A simple rule that actors within the Bahamian Financial Services industry must remember is that within International Law and Relations, “Might Is Almost Always Right”. This may be a sobering realization for the less well heeled nations, but it is one to take important notice of. While International law and treaties may be interpreted by international bodies with some token representation from smaller nations, such laws are generally established by the larger more powerful forces, and always unilaterally self interpreted and enforced by them in protecting their interests. Unresolved international disputes only exist when two behemoths disagree, but generally when a behemoth confronts a small actor in an international dispute, most knowledgeable observers realize who will ultimately win. Numerous examples of this can be cited but is unnecessary in the context of this report, and may be covered in a follow up report on .

Large powerful countries and international organizations in attempting to protect their interests will strive to do so, particularly when the moral and ethical situation, and international law is arguably on their side.

The new Minster of Financial Services Ryan Pinder, a highly trained and U.S. experienced Tax and Business Transactional lawyer has his work cut out in reigning in unrealistic actors and expectations in the Bahamas Financial Service community. His appointment breeds hope that financial services can now be focused on bringing foreign income and jobs from legitimate foreign business setup and financial services, rather than from the assistance of “Black Hole” financial services couched in terms like “sovereign protected”, “wealth management”, “high net worth offshore asset protection” et al.

The writing has been on the wall for some time now for any objective observer to see.
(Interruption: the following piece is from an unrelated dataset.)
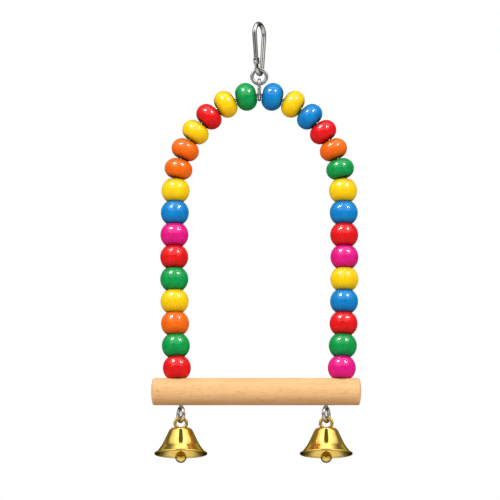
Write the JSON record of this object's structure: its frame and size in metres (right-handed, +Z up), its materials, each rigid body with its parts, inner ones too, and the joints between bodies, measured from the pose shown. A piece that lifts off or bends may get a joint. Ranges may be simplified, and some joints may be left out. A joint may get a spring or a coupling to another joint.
{
  "type": "bird swing",
  "caption": "Hanging bird swing: wooden perch on an arch of stiff wire threaded with coloured wooden beads, snap clip above, small brass bells below.",
  "frame": {"origin": "where the cage bar bears on the inside of the snap clip's top bend", "axes": "+Z up along the hanging swing, +X along the perch to the right in the picture, -Y towards the picture's viewer"},
  "size_m": [0.1, 0.0252, 0.213],
  "materials": {
    "nickel": "bright nickel plate over steel wire",
    "beech": "bare sanded",
    "brass": "polished",
    "bead_magenta": "dyed and lacquered gloss",
    "bead_red": "dyed and lacquered gloss",
    "bead_orange": "dyed and lacquered gloss",
    "bead_yellow": "dyed and lacquered gloss",
    "bead_green": "dyed and lacquered gloss",
    "bead_blue": "dyed and lacquered gloss"
  },
  "bodies": {
    "clip": {"clip_body": "nickel", "clip_rivet": "nickel"},
    "gate": {"clip_gate": "nickel"},
    "ring": {"hanging_ring": "nickel"},
    "link": {"top_link": "nickel"},
    "swing": {"arch_wire": "nickel", "perch": "beech", "screw_eye_left": "nickel", "screw_eye_right": "nickel"},
    "bell_left": {"bell_left": "brass", "yoke_left": "brass"},
    "clapper_left": {"clapper_stem_left": "brass", "clapper_ball_left": "brass"},
    "bell_right": {"bell_right": "brass", "yoke_right": "brass"},
    "clapper_right": {"clapper_stem_right": "brass", "clapper_ball_right": "brass"},
    "bead_left_01": {"bead_left_01": "bead_green"},
    "bead_left_02": {"bead_left_02": "bead_yellow"},
    "bead_left_03": {"bead_left_03": "bead_red"},
    "bead_left_04": {"bead_left_04": "bead_yellow"},
    "bead_left_05": {"bead_left_05": "bead_orange"},
    "bead_left_06": {"bead_left_06": "bead_orange"},
    "bead_left_07": {"bead_left_07": "bead_yellow"},
    "bead_left_08": {"bead_left_08": "bead_blue"},
    "bead_left_09": {"bead_left_09": "bead_magenta"},
    "bead_left_10": {"bead_left_10": "bead_red"},
    "bead_left_11": {"bead_left_11": "bead_green"},
    "bead_left_12": {"bead_left_12": "bead_yellow"},
    "bead_left_13": {"bead_left_13": "bead_orange"},
    "bead_left_14": {"bead_left_14": "bead_green"},
    "bead_left_15": {"bead_left_15": "bead_red"},
    "bead_right_01": {"bead_right_01": "bead_blue"},
    "bead_right_02": {"bead_right_02": "bead_yellow"},
    "bead_right_03": {"bead_right_03": "bead_blue"},
    "bead_right_04": {"bead_right_04": "bead_red"},
    "bead_right_05": {"bead_right_05": "bead_orange"},
    "bead_right_06": {"bead_right_06": "bead_green"},
    "bead_right_07": {"bead_right_07": "bead_yellow"},
    "bead_right_08": {"bead_right_08": "bead_blue"},
    "bead_right_09": {"bead_right_09": "bead_red"},
    "bead_right_10": {"bead_right_10": "bead_magenta"},
    "bead_right_11": {"bead_right_11": "bead_yellow"},
    "bead_right_12": {"bead_right_12": "bead_blue"},
    "bead_right_13": {"bead_right_13": "bead_red"},
    "bead_right_14": {"bead_right_14": "bead_green"},
    "bead_right_15": {"bead_right_15": "bead_magenta"}
  },
  "joints": [
    {"name": "gate_hinge", "type": "hinge", "parent": "clip", "child": "gate", "pos_m": [-0.00138, -0.00283, -0.01778], "axis": [-0.8988, 0.4384, 0], "range_deg": [0, 20], "stiffness_Nm_per_rad": 0.004, "springref_deg": -20.05},
    {"name": "ring_swing", "type": "hinge", "parent": "clip", "child": "ring", "pos_m": [0, 0, -0.02095], "axis": [1, 0, 0], "range_deg": [-25, 25]},
    {"name": "link_swing", "type": "hinge", "parent": "ring", "child": "link", "pos_m": [0, 0, -0.0261], "axis": [0, 1, 0], "range_deg": [-25, 25]},
    {"name": "arch_swing", "type": "hinge", "parent": "link", "child": "swing", "pos_m": [0, 0, -0.0336], "axis": [1, 0, 0], "range_deg": [-60, 60]},
    {"name": "bell_left_swing", "type": "hinge", "parent": "swing", "child": "bell_left", "pos_m": [-0.0373, 0, -0.18907], "axis": [1, 0, 0], "range_deg": [-60, 60]},
    {"name": "clapper_left_swing", "type": "hinge", "parent": "bell_left", "child": "clapper_left", "pos_m": [-0.0373, 0, -0.19945], "axis": [1, 0, 0], "range_deg": [-46, 46]},
    {"name": "bell_right_swing", "type": "hinge", "parent": "swing", "child": "bell_right", "pos_m": [0.0318, 0, -0.18907], "axis": [1, 0, 0], "range_deg": [-60, 60]},
    {"name": "clapper_right_swing", "type": "hinge", "parent": "bell_right", "child": "clapper_right", "pos_m": [0.0318, 0, -0.19945], "axis": [1, 0, 0], "range_deg": [-46, 46]},
    {"name": "bead_left_01_spin", "type": "hinge", "parent": "swing", "child": "bead_left_01", "pos_m": [-0.00626, 0, -0.0342], "axis": [-0.9818, 0, -0.1898], "continuous": true},
    {"name": "bead_left_02_spin", "type": "hinge", "parent": "swing", "child": "bead_left_02", "pos_m": [-0.01604, 0, -0.03776], "axis": [-0.874, 0, -0.4859], "continuous": true},
    {"name": "bead_left_03_spin", "type": "hinge", "parent": "swing", "child": "bead_left_03", "pos_m": [-0.02401, 0, -0.04383], "axis": [-0.7203, 0, -0.6937], "continuous": true},
    {"name": "bead_left_04_spin", "type": "hinge", "parent": "swing", "child": "bead_left_04", "pos_m": [-0.03042, 0, -0.05129], "axis": [-0.5767, 0, -0.817], "continuous": true},
    {"name": "bead_left_05_spin", "type": "hinge", "parent": "swing", "child": "bead_left_05", "pos_m": [-0.03531, 0, -0.05984], "axis": [-0.4124, 0, -0.911], "continuous": true},
    {"name": "bead_left_06_spin", "type": "hinge", "parent": "swing", "child": "bead_left_06", "pos_m": [-0.0385, 0, -0.06915], "axis": [-0.2333, 0, -0.9724], "continuous": true},
    {"name": "bead_left_07_spin", "type": "hinge", "parent": "swing", "child": "bead_left_07", "pos_m": [-0.03991, 0, -0.07958], "axis": [-0.0348, 0, -0.9994], "continuous": true},
    {"name": "bead_left_08_spin", "type": "hinge", "parent": "swing", "child": "bead_left_08", "pos_m": [-0.04023, 0, -0.09026], "axis": [-0.0241, 0, -0.9997], "continuous": true},
    {"name": "bead_left_09_spin", "type": "hinge", "parent": "swing", "child": "bead_left_09", "pos_m": [-0.04043, 0, -0.10095], "axis": [-0.0134, 0, -0.9999], "continuous": true},
    {"name": "bead_left_10_spin", "type": "hinge", "parent": "swing", "child": "bead_left_10", "pos_m": [-0.04051, 0, -0.11164], "axis": [-0.0027, 0, -1], "continuous": true},
    {"name": "bead_left_11_spin", "type": "hinge", "parent": "swing", "child": "bead_left_11", "pos_m": [-0.04049, 0, -0.12234], "axis": [0.008, 0, -1], "continuous": true},
    {"name": "bead_left_12_spin", "type": "hinge", "parent": "swing", "child": "bead_left_12", "pos_m": [-0.04034, 0, -0.13303], "axis": [0.0187, 0, -0.9998], "continuous": true},
    {"name": "bead_left_13_spin", "type": "hinge", "parent": "swing", "child": "bead_left_13", "pos_m": [-0.04009, 0, -0.14372], "axis": [0.0293, 0, -0.9996], "continuous": true},
    {"name": "bead_left_14_spin", "type": "hinge", "parent": "swing", "child": "bead_left_14", "pos_m": [-0.03972, 0, -0.1544], "axis": [0.04, 0, -0.9992], "continuous": true},
    {"name": "bead_left_15_spin", "type": "hinge", "parent": "swing", "child": "bead_left_15", "pos_m": [-0.03923, 0, -0.16508], "axis": [0.0507, 0, -0.9987], "continuous": true},
    {"name": "bead_right_01_spin", "type": "hinge", "parent": "swing", "child": "bead_right_01", "pos_m": [0.00626, 0, -0.0342], "axis": [0.9818, 0, -0.1898], "continuous": true},
    {"name": "bead_right_02_spin", "type": "hinge", "parent": "swing", "child": "bead_right_02", "pos_m": [0.01604, 0, -0.03776], "axis": [0.874, 0, -0.4859], "continuous": true},
    {"name": "bead_right_03_spin", "type": "hinge", "parent": "swing", "child": "bead_right_03", "pos_m": [0.02401, 0, -0.04383], "axis": [0.7203, 0, -0.6937], "continuous": true},
    {"name": "bead_right_04_spin", "type": "hinge", "parent": "swing", "child": "bead_right_04", "pos_m": [0.03042, 0, -0.05129], "axis": [0.5767, 0, -0.817], "continuous": true},
    {"name": "bead_right_05_spin", "type": "hinge", "parent": "swing", "child": "bead_right_05", "pos_m": [0.03531, 0, -0.05984], "axis": [0.4124, 0, -0.911], "continuous": true},
    {"name": "bead_right_06_spin", "type": "hinge", "parent": "swing", "child": "bead_right_06", "pos_m": [0.0385, 0, -0.06915], "axis": [0.2333, 0, -0.9724], "continuous": true},
    {"name": "bead_right_07_spin", "type": "hinge", "parent": "swing", "child": "bead_right_07", "pos_m": [0.03991, 0, -0.07958], "axis": [0.0348, 0, -0.9994], "continuous": true},
    {"name": "bead_right_08_spin", "type": "hinge", "parent": "swing", "child": "bead_right_08", "pos_m": [0.04023, 0, -0.09026], "axis": [0.0241, 0, -0.9997], "continuous": true},
    {"name": "bead_right_09_spin", "type": "hinge", "parent": "swing", "child": "bead_right_09", "pos_m": [0.04043, 0, -0.10095], "axis": [0.0134, 0, -0.9999], "continuous": true},
    {"name": "bead_right_10_spin", "type": "hinge", "parent": "swing", "child": "bead_right_10", "pos_m": [0.04051, 0, -0.11164], "axis": [0.0027, 0, -1], "continuous": true},
    {"name": "bead_right_11_spin", "type": "hinge", "parent": "swing", "child": "bead_right_11", "pos_m": [0.04049, 0, -0.12234], "axis": [-0.008, 0, -1], "continuous": true},
    {"name": "bead_right_12_spin", "type": "hinge", "parent": "swing", "child": "bead_right_12", "pos_m": [0.04034, 0, -0.13303], "axis": [-0.0187, 0, -0.9998], "continuous": true},
    {"name": "bead_right_13_spin", "type": "hinge", "parent": "swing", "child": "bead_right_13", "pos_m": [0.04009, 0, -0.14372], "axis": [-0.0293, 0, -0.9996], "continuous": true},
    {"name": "bead_right_14_spin", "type": "hinge", "parent": "swing", "child": "bead_right_14", "pos_m": [0.03972, 0, -0.1544], "axis": [-0.04, 0, -0.9992], "continuous": true},
    {"name": "bead_right_15_spin", "type": "hinge", "parent": "swing", "child": "bead_right_15", "pos_m": [0.03923, 0, -0.16508], "axis": [-0.0507, 0, -0.9987], "continuous": true}
  ]
}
Large important production based world economies will not allow small non-production related economies like the Bahamas to assist foreign violations and abuse of their laws. The recent BCSC ruling, FATCA, OECD, The Patriot Act, and several others now in the pipeline are clear examples that the problem for countries like The Bahamas is not going away.

Both Prime Ministers Ingraham and Christie recognized the problem, and Ingraham though criticized for giving in to the OECD during his first terms in office should be applauded for doing what was morally and ethically right, even if he may have been forced to do so. It is important to note that Christie in his first term did not try to repeal Ingraham’s decision, apparently recognizing the futility of attempting to do so in face of the clear writings upon the international wall of financial compliance. In addition, he appears to have an obvious inclination and predisposition to make the Bahamas a more important and respected player on the world stage. Members of the Bahamas Financial Services Community who do not follow the views espoused in this CBA report, should not be surprised, or expect Prime Minister Christie to take any steps which will put the international reputation of the Bahamas at risk.